The difficulty–and people like Nicholas Rescher see this well–is that “all that is true will have these properties”, but “not everything that has these properties is true” (just as “all men are animals”, but it is not necessarily the case that “all animals are men”). Given the information we (or specific individuals) have at this time, the most consistent, efficient, consonant, complete and cohesive answer or conclusion may turn out to be false with the addition of a new piece of data, that is, new information–scientists know this experience well. When we discover that with this new piece of information, the case that was being built up in favor of a very specific conclusion turns out to be false, we will notice that this does not undo the experience we had earlier on, namely, the exhilarating experience of being “enlightened”, of being apparently on the right track, of being apparently “right”. Being wrong felt the exact same way as being right. Hence, being wrong can feel exactly the same way as being right. In fact, it often does feel the same way.
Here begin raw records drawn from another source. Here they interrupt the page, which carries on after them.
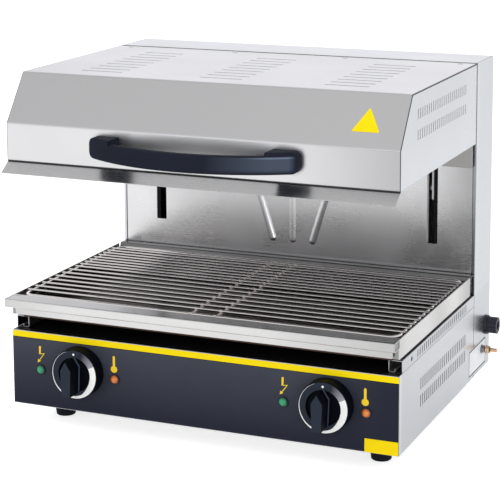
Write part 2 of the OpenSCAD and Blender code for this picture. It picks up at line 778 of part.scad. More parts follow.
module bonding_stud() color(brass) placed() {
  rod_x(in_x - stud_in, stud_y, stud_z, stud_r, stud_nuts_end - in_x + stud_in);
  rod_x(stud_nuts_end, stud_y, stud_z, stud_r - 0.5, stud_groove);
  rod_x(stud_nuts_end + stud_groove, stud_y, stud_z, stud_r, hw + stud_out - 1 - stud_nuts_end - stud_groove);
  translate([hw + stud_out - 1, stud_y, stud_z]) rotate([0, 90, 0]) cylinder(r1 = stud_r, r2 = stud_r - 1, h = 1);
}

module bonding_nuts() color(brass) placed()
  for (x = [in_x - stud_nut_t, hw + stud_washer_t, stud_nuts_end - stud_nut_t])
    translate([x, stud_y, stud_z]) rotate([0, 90, 0]) difference() {
      union() {
        cylinder(r = 2 * stud_r, h = stud_nut_t, $fn = 6);
        if (x > hw) translate([0, 0, -stud_washer_t]) cylinder(r = 2 * stud_r + 1, h = stud_washer_t);
      }
      translate([0, 0, -5]) cylinder(r = stud_r + 0.05, h = 20);
    }

module terminal_block() color([0.86, 0.84, 0.78]) placed()
  difference() {
    union() {
      block([terminal_x, terminal_y, sheet], [terminal_x + terminal_l, terminal_y + terminal_d, sheet + 14]);
      block([terminal_x + 4, terminal_y + 5, sheet + 14],
            [terminal_x + terminal_l - 4, terminal_y + terminal_d - 5, sheet + 22]);
    }
    for (i = [1:terminal_ways]) {
      rod_y(terminal_x + i * terminal_pitch, terminal_y - 1, sheet + 8, 2.5, terminal_d + 2);
      rod_z(terminal_x + i * terminal_pitch, terminal_y + terminal_d / 2, sheet + 8, 2.2, 20);
    }
  }

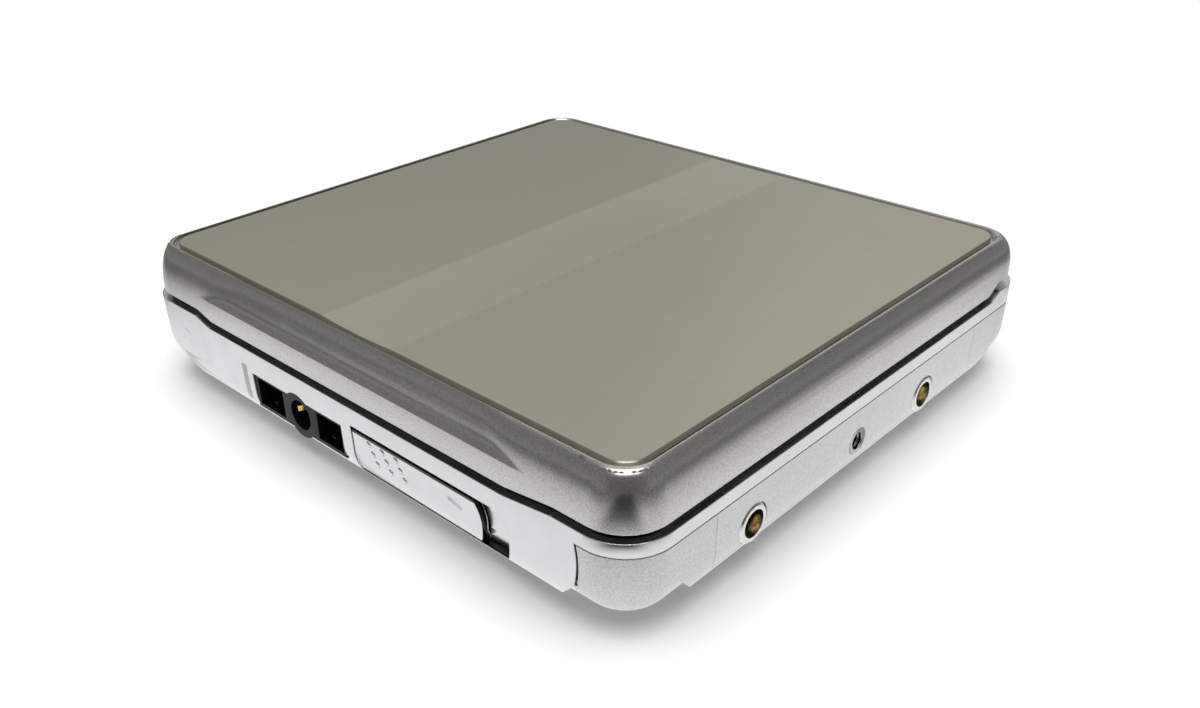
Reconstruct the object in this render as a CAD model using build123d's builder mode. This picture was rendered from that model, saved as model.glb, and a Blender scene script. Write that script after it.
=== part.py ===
from build123d import *
import os
from math import cos, pi, sin

# Pocket disc player with a lid hinged along its back edge.
# Millimetres. +Z is up, +X is the player's right side, -Y is its front, where the lid opens.
# The origin is on the underside, in the middle of the case seen from above.

os.makedirs("parts", exist_ok=True)

# ------------------------------------------------------------------ overall sizes
case_width = 80.0  # along X
case_depth = 73.5  # along Y
case_height = 17.2  # underside to the face of the top plate
case_corner = 5.4  # plan radius of the case corners
wall = 1.2  # wall of the lower case
belly_radius = 4.8  # round along the bottom edge
inner_chamfer = 2.2  # along the bottom edge, on the inside
wall_draft = 1.5  # degrees, the lower case narrows towards the floor
corner_lift = 1.2  # the four bottom corners stand this far off the table
corner_floor = 0.9  # floor thickness over the lifted corners
belly_half_x = 25.6  # half width of the low middle of the underside, front and back
belly_half_y = 22.2  # half width of the low middle of the underside, left and right
belly_ramp = 4.5  # run of the slope from the belly up to a lifted corner

# ------------------------------------------------------------------ parting line of body and lid
rim_bottom = 9.45
rim_top = 10.95
rim_wall = 1.2
part_gap = 0.1  # hairline between pieces that are clipped together
seam_gap = 0.65  # open seam between rim and lid
dip = 0.75  # the seam drops along the middle of the front
dip_bend = 2.25  # radius of its four bends
dip_left = -28.3
dip_left_run = 2.8
dip_right = 30.6
dip_right_run = 6.2
rear_rise = 0.85  # the seam steps up beside the hinge
rear_step = 6.8  # distance of that step from the back of the case
rear_step_run = 2.0
rear_gap = 1.0

# ------------------------------------------------------------------ lid
lid_inset = 0.4  # lid stands inside the rim's outline
lid_wall = 1.35
lid_front_wall = 1.8  # thicker, because the finger flute is cut into it
lid_roof = 0.95
edge_round = 1.75  # how far the rounded top edge reaches in
edge_drop = 3.0  # how far it reaches down
plate_margin = 2.55  # lid face to top plate
plate_groove = 0.65  # open groove round the top plate
plate_thickness = 0.55
plate_corner = 2.6
plate_chamfer = 0.12
plate_bed = 0.05  # adhesive under the plate
channel_width = 12.0  # shallow channel that crosses the top plate
channel_depth = 0.12
flute_half = 28.6  # half length of the finger flute
flute_run_out = 5.6  # length of each pointed end
flute_depth = 1.05
flute_floor = 13.4  # sharp lower edge of the flute
flute_rise = 1.25
flute_hollow = 0.28  # bow of its section
flute_sweep = 0.45  # bow of each pointed end
frame_inset = 0.62  # dark frame behind the lid's edge
frame_thickness = 0.7
frame_height = 1.9
frame_play = 0.05
frame_end_gap = 1.0

# ------------------------------------------------------------------ disc cartridge (not supplied) and holder
disc_width = 72.0
disc_depth = 68.0
disc_height = 5.0
disc_front = 2.45  # front of the cartridge to the face of the case
disc_floor = 9.7
holder_sheet = 0.4
holder_play = 0.15
holder_lip = 3.0
holder_setback = 6.3  # the cartridge stands out of the holder by this much
holder_pivot_y = 4.55  # pivot to the back of the case
holder_pivot_z = 12.0
holder_pin_radius = 0.5
holder_wall_gap = 0.4  # back wall to the hinges
holder_wall_lift = 0.6
holder_ear = 1.4  # sheet under the pivot
holder_opening = 1.2
holder_notch_width = 34.0
holder_notch_depth = 13.0
holder_notch_corner = 4.5
holder_window_width = 40.0
holder_window_depth = 26.0
holder_window_back = 9.0  # behind the middle of the disc
holder_window_corner = 3.0
bracket_sheet = 0.6
bracket_gap = 0.5
bracket_front = 0.85
bracket_rear = 0.75
bracket_top = 0.9
bracket_foot_half = 1.6
bracket_foot_rear = 1.2

# ------------------------------------------------------------------ hinge
hinge_back = 1.1  # axis to the back of the case
hinge_barrel = 1.05
hinge_pin_radius = 0.45
hinge_offset = 25.0  # middle of each hinge from the centre line
hinge_lid_length = 7.0
hinge_case_length = 3.0
hinge_web = 2.5  # carries the lid's knuckle on its back wall
running_clearance = 0.03
barrel_clearance = 0.25
end_clearance = 0.15

# ------------------------------------------------------------------ screws and the posts that take them
boss_radius = 1.6
screw_shank = 0.6
screw_bore = screw_shank + 0.02
screw_head = 1.25
screw_head_height = 0.75
head_sink = 0.05  # below the face round it
front_post_x = 32.0
front_post_inset = 7.2  # from the front of the case
rear_post_x = 33.2
rear_post_inset = 3.5  # from the back of the case
lug_low = 7.4
lug_sheet = 0.55
lug_half = 1.0

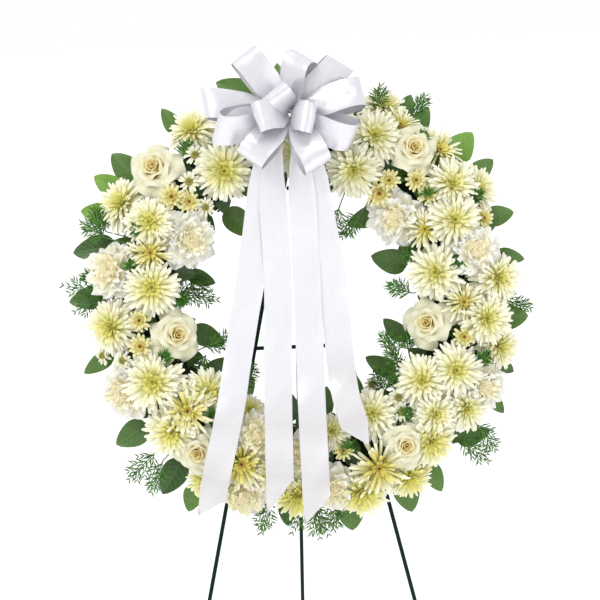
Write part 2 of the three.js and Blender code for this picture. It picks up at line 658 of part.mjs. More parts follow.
function crossBarSolid() {
  const half = legX(CROSS_BAR_Z) + 1.8 * WIRE;
  return rod([inEasel(-half, BAR_Y, CROSS_BAR_Z), inEasel(half, BAR_Y, CROSS_BAR_Z)], WIRE, 8);
}

function lowerRestSolid() {
  const under = RING_OUTER + GAP + TRAY_WALL;
  const z = WREATH_SHIFT[2] - Math.sqrt(under ** 2 - (REST_X - WREATH_SHIFT[0]) ** 2) - WIRE * 1.35 - GAP;
  return rod(
    [[-REST_X, TRAY_LIP], [-REST_X, BAR_Y], [REST_X, BAR_Y], [REST_X, TRAY_LIP]].map(([x, y]) => inEasel(x, y, z)),
    WIRE, 8);
}

// A wire staple round the easel's wire, its two legs pushed through the tray into the foam.
const STAPLE_WIRE = 1;
const STAPLE_DEPTH = 26;
function stapleRun(x, z, heading, depth) {
  const reach = WIRE + STAPLE_WIRE + 1.6;
  const dx = Math.cos(heading) * reach;
  const dz = Math.sin(heading) * reach;
  const behind = LEG_Y + WIRE + STAPLE_WIRE + GAP;
  return [[x - dx, -depth, z - dz], [x - dx, behind, z - dz], [x + dx, behind, z + dz], [x + dx, -depth, z + dz]]
    .map((p) => new THREE.Vector3(...p));
}
const legOnRing = { z: -175 };
legOnRing.x = legX(legOnRing.z);
const staples = {
  staple_top: [0, bendZ + BEND_RADIUS, Math.PI / 2],
  staple_left: [-legOnRing.x, legOnRing.z, slopeAngle * -1],
  staple_right: [legOnRing.x, legOnRing.z, slopeAngle],
};

const nodes = [];
function addNode(name, material, members) {
  nodes.push({ name, material, members });
}
roses.forEach(({ at, size }, k) => addNode(`rose_${k + 1}`, "rose", [addHead("rose", at, size, "rose")]));
carnations.forEach(({ at, size }, k) =>
  addNode(`carnation_${k + 1}`, "carnation", [addHead("carnation", at, size, "carnation")]));
addNode("carnation_spray", "carnation",
  sprayCarnations.map(([x, z, size]) => addHead("carnation_spray", [x, z], size, "carnation")));
for (const [name, { mums, buttons = [], asters = [] }] of Object.entries(mumSprays)) {
  addNode(name, "mum", [
    ...mums.map(([x, z, size]) => addHead(name, [x, z], size, "mum")),
    ...buttons.map(([x, z, size]) => addHead(name, [x, z], size, "button")),
    ...asters.map(([x, z, size]) => addHead(name, [x, z], size, "aster")),
  ]);
}
for (const [name, list] of Object.entries(buttonSprays)) {
  addNode(name, "button", list.map(([x, z, size]) => addHead(name, [x, z], size, "button")));
}
for (const [name, list] of Object.entries(asterSprays)) {
  addNode(name, "aster", list.map(([x, z, size]) => addHead(name, [x, z], size, "aster")));
}
// The bow stands on a pick of its own, which the petals near it keep clear of.
const pick = addHead("bow", PICK_AT, 3.5, "pick");
const knot = pick.core.clone().addScaledVector(pick.facing, PICK_LENGTH);
setWalls();

const wreath = new THREE.Group();
wreath.applyMatrix4(toWreath);
for (const { name, material, members } of nodes) {
  wreath.add(meshOf(name, largestOf(spraySolid(members)), materials[material]));
}
for (const [name, stem] of Object.entries(leafStems)) {
  wreath.add(meshOf(name, largestOf(leafStemSolid(stem)), materials.leaf));
}
for (const [name, fern] of Object.entries(ferns)) {
  wreath.add(meshOf(name, largestOf(fernSolid(fern)), materials.fern));
}

const knotBall = new THREE.SphereGeometry(KNOT_RADIUS, 7, 5).translate(...knot);
const bowPieces = [solidOf(knotBall), rod([footOf(pick), knot], STEM, 3), standingStem(pick)];
const bow = largestOf(joined([...bowPieces, ...bowLoops.map(loopSolid)]));
wreath.add(meshOf("bow", bow, materials.ribbon));
streamers.forEach((streamer, k) =>
  wreath.add(meshOf(`streamer_${k + 1}`, streamerSolid(streamer, k), materials.ribbon)));

let foam = foamSolid();
let tray = traySolid();
const easel = new THREE.Group();
for (const [name, [x, z, heading]] of Object.entries(staples)) {
  const run = stapleRun(x, z, heading, STAPLE_DEPTH);
  const solid = rod(run.map((p) => p.clone().applyMatrix4(toEasel)), STAPLE_WIRE, 4);
  easel.add(meshOf(name, solid, materials.tie));
  const hole = rod(
    stapleRun(x, z, heading, STAPLE_DEPTH + HOLE_SLACK).map((p) => p.applyMatrix4(easelToWreath)),
    STAPLE_WIRE + HOLE_SLACK, 4);
  foam = foam.subtract(hole);
  tray = tray.subtract(hole);
}
for (const hole of foamHoles) foam = foam.subtract(hole);
wreath.add(meshOf("foam_ring", largestOf(foam), materials.foam));
wreath.add(meshOf("base_tray", largestOf(tray), materials.tray));

easel.add(meshOf("easel_front_frame", frontFrameSolid(), materials.easel));
easel.add(meshOf("easel_back_leg", backLegSolid(), materials.easel));
easel.add(meshOf("easel_hinge_pin", hingePinSolid(), materials.easel));
easel.add(meshOf("easel_cross_bar", crossBarSolid(), materials.easel));
easel.add(meshOf("easel_lower_rest", lowerRestSolid(), materials.easel));

// The origin is on the floor, under the middle of the whole object.
const object = new THREE.Group();
object.add(wreath, easel);
object.updateMatrixWorld(true);
const box = new THREE.Box3().setFromObject(object, true);
object.position.set(-(box.min.x + box.max.x) / 2, -(box.min.y + box.max.y) / 2, 0);

export default object;
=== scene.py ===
import json
import math
import random

import bpy
import numpy as np
from mathutils import Matrix, Quaternion, Vector

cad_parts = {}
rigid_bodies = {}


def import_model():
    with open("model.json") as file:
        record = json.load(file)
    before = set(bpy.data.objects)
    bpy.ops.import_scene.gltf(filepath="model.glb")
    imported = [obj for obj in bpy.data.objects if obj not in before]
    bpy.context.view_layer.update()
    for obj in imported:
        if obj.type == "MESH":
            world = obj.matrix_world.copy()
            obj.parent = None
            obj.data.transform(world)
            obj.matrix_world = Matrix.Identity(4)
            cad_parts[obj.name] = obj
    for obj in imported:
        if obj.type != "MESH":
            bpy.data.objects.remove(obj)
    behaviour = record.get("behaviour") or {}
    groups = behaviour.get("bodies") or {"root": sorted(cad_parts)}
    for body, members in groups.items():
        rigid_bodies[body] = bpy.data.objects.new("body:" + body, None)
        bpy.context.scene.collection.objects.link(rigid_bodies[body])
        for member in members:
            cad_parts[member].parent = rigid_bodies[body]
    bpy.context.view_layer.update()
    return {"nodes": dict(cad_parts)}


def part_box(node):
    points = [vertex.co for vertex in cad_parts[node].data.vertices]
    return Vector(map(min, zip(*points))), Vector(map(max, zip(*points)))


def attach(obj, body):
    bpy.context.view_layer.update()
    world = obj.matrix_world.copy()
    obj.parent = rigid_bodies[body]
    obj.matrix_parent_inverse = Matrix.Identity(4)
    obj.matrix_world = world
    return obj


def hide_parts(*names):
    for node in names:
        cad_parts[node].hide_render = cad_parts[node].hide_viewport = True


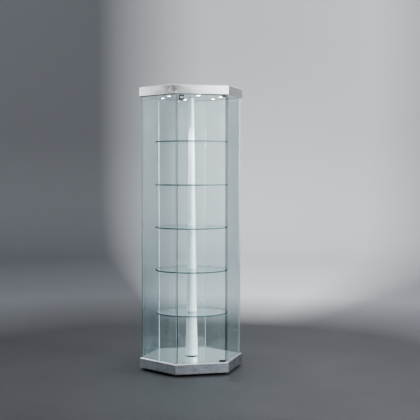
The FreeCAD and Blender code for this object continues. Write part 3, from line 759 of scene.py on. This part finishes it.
def glow_material(radiance):
    """A sheet that glows in its middle and is clear at its edges."""
    look = Look("soft_box_glow")
    place = look.join(look.add("ShaderNodeTexCoord").outputs["Generated"],
                      look.add("ShaderNodeSeparateXYZ"))
    share = 1.0
    for axis in ("X", "Y"):
        across = place.outputs[axis]
        hump = look.sums(look.sums(across, look.sums(1.0, across, "SUBTRACT"), "MULTIPLY"),
                         4.0, "MULTIPLY")
        share = look.sums(look.sums(hump, SOFTNESS, "POWER"), share, "MULTIPLY")
    emission = look.add("ShaderNodeEmission")
    emission.inputs["Strength"].default_value = radiance
    fading = look.add("ShaderNodeMixShader")
    look.join(share, fading, 0)
    look.join(look.add("ShaderNodeBsdfTransparent"), fading, 1)
    look.join(emission, fading, 2)
    look.join(fading, look.out)
    return look.material


def soft_box(name, azimuth, distance, height, size, radiance):
    """A studio soft box aimed at the case, hidden from the camera but not from reflections."""
    turn = math.radians(azimuth)
    place = Vector((distance * math.cos(turn), distance * math.sin(turn), height))
    form = bmesh.new()
    form.faces.new([form.verts.new((x * size[0] / 2, y * size[1] / 2, 0))
                    for x, y in [(-1, -1), (1, -1), (1, 1), (-1, 1)]])
    mesh = bpy.data.meshes.new(name)
    form.to_mesh(mesh)
    form.free()
    mesh.materials.append(glow_material(radiance))
    panel = bpy.data.objects.new(name, mesh)
    panel.location = place
    panel.rotation_euler = (Vector((0, 0, AIM_HEIGHT)) - place).to_track_quat("Z", "Y").to_euler()
    panel.visible_camera = False
    scene.collection.objects.link(panel)


def case_lamp(name, turn):
    """The light of one ceiling lamp, just under its lens."""
    lamp = bpy.data.lights.new(name, "SPOT")
    lamp.energy = LAMP_WATTS
    lamp.color = (1.0, 0.98, 0.95)
    lamp.spot_size = math.radians(95)
    lamp.spot_blend = 0.8
    lamp.shadow_soft_size = 0.015
    holder = bpy.data.objects.new(name, lamp)
    holder.location = (LAMP_RING * math.cos(turn), LAMP_RING * math.sin(turn), LENS_FOOT - 0.002)
    scene.collection.objects.link(holder)


stage_floor()
for row in SOFT_BOXES:
    soft_box(*row)
# brightens the column, and shows in no reflection
column_fill = bpy.data.lights.new("column_fill", "AREA")
column_fill.energy = FILL_WATTS
column_fill.size = 1.6
fill_holder = bpy.data.objects.new("column_fill", column_fill)
fill_holder.location = FILL_PLACE
fill_holder.rotation_euler = Vector(FILL_AXIS).to_track_quat("Z", "Y").to_euler()
fill_holder.visible_glossy = False
fill_holder.visible_camera = False
scene.collection.objects.link(fill_holder)
for step, side in enumerate(SIDES):
    case_lamp("case_lamp_%d" % (step + 1), side)

world = bpy.data.worlds.new("studio")
world.use_nodes = True
world.node_tree.nodes["Background"].inputs["Color"].default_value = (0.93, 0.96, 1.0, 1)
world.node_tree.nodes["Background"].inputs["Strength"].default_value = 0.9
scene.world = world
scene.view_settings.view_transform = "AgX"
scene.view_settings.look = "AgX - Medium High Contrast"
scene.view_settings.exposure = 0.5
scene.cycles.transparent_max_bounces = 48
scene.cycles.max_bounces = 10

lens = bpy.data.cameras.new("view")
lens.sensor_width = 36.0
lens.lens = FOCAL_LENGTH
lens.clip_end = 100.0
camera = bpy.data.objects.new("view", lens)
camera.location = EYE
camera.rotation_euler = (math.radians(90 - PITCH), 0, math.radians(HEADING))
scene.collection.objects.link(camera)
scene.camera = camera
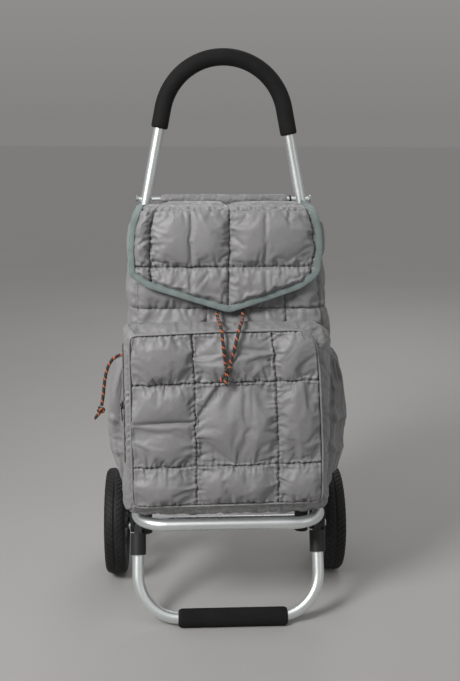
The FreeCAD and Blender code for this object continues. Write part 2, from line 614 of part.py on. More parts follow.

More to the point, the cause of the exhilaration and fascination was not the fact that what we were hearing or learning was in accordance with reality (truth), rather, it was caused by the internal consistency, coherence, harmony, regularity and economy of what we were hearing, or learning. We often assume that we have enough information, until suddenly a new piece of data is discovered that upsets the applecart of our previously held theory, contention, conclusion, etc. 

So, it is very much like art and the experience of the beautiful. I can stand before a beautiful piece of art, a painting, and experience delight, fascination, exhilaration, etc., but that is due to the harmony and integrity of the work, which are properties of the beautiful. But we cannot speak of the “truth” of a work of art. We can’t say that Stravinsky’s Rite of Spring is more true than Mahler’s Tenth Symphony, for example. Truth participates in beauty, but truth has the added feature of being related to the real and measured by the real. 

So any one of us can listen to Mearsheimer, or whoever, and experience the feeling of being enlightened, but we really have no idea whether or not what he says is actually true (in conformity with the real). This is especially the case when what he, or whoever, says coincides with what, deep down, we want to be true.